- **Task to carry out**: Determine which lines of the records include the word "parts", and copy them.

[Input for this task start]

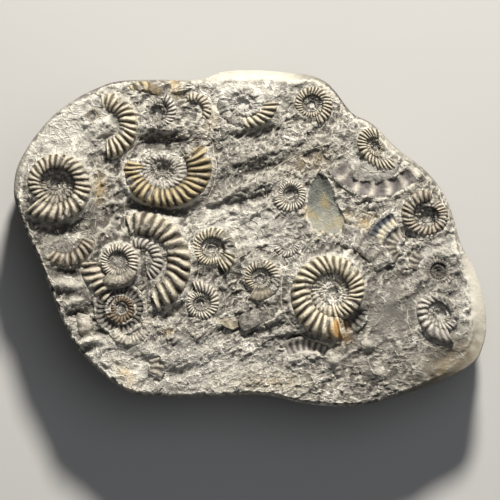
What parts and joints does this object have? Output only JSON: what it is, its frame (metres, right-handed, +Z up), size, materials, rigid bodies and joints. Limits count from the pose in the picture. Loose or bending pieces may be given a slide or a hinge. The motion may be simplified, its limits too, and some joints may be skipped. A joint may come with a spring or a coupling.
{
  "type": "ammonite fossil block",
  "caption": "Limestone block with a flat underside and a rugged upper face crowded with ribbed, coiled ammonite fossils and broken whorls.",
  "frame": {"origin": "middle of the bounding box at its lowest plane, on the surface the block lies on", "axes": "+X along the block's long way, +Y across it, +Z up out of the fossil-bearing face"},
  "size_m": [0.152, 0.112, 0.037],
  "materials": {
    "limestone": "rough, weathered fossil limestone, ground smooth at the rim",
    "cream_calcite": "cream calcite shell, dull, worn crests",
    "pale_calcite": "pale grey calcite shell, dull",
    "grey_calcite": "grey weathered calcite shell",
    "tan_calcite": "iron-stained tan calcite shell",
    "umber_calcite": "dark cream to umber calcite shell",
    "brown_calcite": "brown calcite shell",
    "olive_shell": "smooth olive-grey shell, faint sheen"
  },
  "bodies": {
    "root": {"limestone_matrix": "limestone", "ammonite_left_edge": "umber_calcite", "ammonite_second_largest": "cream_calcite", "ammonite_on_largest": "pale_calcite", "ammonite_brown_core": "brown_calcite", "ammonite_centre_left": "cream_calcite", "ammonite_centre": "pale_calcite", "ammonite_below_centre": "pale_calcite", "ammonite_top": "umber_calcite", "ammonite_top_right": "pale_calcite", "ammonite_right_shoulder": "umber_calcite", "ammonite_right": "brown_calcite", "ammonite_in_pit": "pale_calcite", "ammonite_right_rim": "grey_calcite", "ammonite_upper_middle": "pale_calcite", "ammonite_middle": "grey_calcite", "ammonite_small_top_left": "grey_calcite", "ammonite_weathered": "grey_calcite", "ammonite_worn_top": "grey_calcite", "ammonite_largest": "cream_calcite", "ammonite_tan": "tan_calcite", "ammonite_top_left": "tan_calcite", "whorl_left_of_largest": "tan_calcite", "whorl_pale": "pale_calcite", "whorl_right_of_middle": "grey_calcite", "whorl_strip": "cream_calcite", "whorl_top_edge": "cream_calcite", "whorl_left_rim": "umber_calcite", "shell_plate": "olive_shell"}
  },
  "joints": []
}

[Input for this task end]
[Input for this task start]

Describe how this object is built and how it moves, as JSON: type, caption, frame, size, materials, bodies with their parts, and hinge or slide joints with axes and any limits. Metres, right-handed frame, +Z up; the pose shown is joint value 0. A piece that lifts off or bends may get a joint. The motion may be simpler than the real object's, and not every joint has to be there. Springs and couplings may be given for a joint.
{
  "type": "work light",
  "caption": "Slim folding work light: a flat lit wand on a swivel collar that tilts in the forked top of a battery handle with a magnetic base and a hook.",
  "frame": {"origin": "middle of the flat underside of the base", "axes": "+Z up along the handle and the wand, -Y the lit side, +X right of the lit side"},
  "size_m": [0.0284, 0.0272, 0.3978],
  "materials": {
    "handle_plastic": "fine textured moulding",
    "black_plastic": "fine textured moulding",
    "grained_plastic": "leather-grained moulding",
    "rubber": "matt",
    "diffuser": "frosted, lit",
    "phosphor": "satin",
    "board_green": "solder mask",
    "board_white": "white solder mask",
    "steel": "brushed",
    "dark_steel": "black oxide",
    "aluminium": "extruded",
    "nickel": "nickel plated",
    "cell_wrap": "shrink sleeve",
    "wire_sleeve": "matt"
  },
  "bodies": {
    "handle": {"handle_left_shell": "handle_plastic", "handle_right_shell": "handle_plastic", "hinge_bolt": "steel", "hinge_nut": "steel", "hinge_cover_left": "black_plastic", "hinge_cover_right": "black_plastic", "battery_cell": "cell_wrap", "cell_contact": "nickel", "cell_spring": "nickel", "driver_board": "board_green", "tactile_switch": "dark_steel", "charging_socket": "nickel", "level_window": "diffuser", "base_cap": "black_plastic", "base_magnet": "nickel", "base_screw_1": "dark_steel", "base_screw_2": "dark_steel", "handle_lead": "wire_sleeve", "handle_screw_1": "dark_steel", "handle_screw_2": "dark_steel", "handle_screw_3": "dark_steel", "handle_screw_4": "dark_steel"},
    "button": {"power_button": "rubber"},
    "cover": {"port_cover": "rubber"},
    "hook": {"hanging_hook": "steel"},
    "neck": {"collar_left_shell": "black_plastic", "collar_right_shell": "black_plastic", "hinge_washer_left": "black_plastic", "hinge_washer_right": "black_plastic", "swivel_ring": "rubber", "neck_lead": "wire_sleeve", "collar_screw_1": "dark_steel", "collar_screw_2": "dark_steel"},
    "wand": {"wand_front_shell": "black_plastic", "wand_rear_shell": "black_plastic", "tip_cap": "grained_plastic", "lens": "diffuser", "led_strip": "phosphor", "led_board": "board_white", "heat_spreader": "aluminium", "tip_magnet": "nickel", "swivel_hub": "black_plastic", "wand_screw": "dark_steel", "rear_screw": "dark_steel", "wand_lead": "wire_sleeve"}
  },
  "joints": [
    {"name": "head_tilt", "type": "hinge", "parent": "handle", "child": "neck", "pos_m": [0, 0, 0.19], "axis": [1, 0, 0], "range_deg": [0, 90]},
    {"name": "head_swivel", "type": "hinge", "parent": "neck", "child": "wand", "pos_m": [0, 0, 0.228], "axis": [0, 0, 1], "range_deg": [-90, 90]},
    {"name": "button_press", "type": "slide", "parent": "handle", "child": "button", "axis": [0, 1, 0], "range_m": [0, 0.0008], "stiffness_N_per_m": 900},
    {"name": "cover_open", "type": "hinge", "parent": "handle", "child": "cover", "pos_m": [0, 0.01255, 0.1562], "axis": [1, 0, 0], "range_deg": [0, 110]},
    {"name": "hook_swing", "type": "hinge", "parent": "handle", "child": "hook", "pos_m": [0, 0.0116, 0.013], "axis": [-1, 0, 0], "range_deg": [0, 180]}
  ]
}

[Input for this task end]

- **Written reply**:
What parts and joints does this object have? Output only JSON: what it is, its frame (metres, right-handed, +Z up), size, materials, rigid bodies and joints. Limits count from the pose in the picture. Loose or bending pieces may be given a slide or a hinge. The motion may be simplified, its limits too, and some joints may be skipped. A joint may come with a spring or a coupling.
Describe how this object is built and how it moves, as JSON: type, caption, frame, size, materials, bodies with their parts, and hinge or slide joints with axes and any limits. Metres, right-handed frame, +Z up; the pose shown is joint value 0. A piece that lifts off or bends may get a joint. The motion may be simpler than the real object's, and not every joint has to be there. Springs and couplings may be given for a joint.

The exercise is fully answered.